** Begin Data lines **

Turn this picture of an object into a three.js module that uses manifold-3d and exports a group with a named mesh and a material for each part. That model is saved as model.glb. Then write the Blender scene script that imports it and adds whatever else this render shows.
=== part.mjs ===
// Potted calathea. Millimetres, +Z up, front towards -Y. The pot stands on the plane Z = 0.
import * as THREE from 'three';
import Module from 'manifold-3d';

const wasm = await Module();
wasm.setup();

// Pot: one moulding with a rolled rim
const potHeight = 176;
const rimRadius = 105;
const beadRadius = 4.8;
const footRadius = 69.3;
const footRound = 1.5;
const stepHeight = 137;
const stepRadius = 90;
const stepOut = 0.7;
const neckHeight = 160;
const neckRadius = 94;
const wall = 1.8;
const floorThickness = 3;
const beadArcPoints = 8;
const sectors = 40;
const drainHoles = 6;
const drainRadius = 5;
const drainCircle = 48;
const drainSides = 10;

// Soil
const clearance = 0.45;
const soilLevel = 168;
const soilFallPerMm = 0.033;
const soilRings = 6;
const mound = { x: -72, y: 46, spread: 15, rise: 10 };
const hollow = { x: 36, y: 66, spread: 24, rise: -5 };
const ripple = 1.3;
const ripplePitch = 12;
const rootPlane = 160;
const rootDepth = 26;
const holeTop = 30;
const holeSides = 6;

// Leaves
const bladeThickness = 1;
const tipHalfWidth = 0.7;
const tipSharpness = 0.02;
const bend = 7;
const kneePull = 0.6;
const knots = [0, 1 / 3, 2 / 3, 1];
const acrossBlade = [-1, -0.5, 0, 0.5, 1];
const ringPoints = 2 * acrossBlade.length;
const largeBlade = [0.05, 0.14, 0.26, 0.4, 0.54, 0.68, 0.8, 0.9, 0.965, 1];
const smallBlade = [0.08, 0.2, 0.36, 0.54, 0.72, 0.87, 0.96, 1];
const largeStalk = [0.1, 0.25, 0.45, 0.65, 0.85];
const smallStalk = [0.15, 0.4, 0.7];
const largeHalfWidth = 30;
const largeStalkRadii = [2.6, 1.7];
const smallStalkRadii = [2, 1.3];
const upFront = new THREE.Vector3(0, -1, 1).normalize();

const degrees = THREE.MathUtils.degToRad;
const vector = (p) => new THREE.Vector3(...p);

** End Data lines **

### [Work instructions]
Search the data for the word "manifold" and copy each line where it appears.

### [Answer to this exercise]
Turn this picture of an object into a three.js module that uses manifold-3d and exports a group with a named mesh and a material for each part. That model is saved as model.glb. Then write the Blender scene script that imports it and adds whatever else this render shows.
import Module from 'manifold-3d';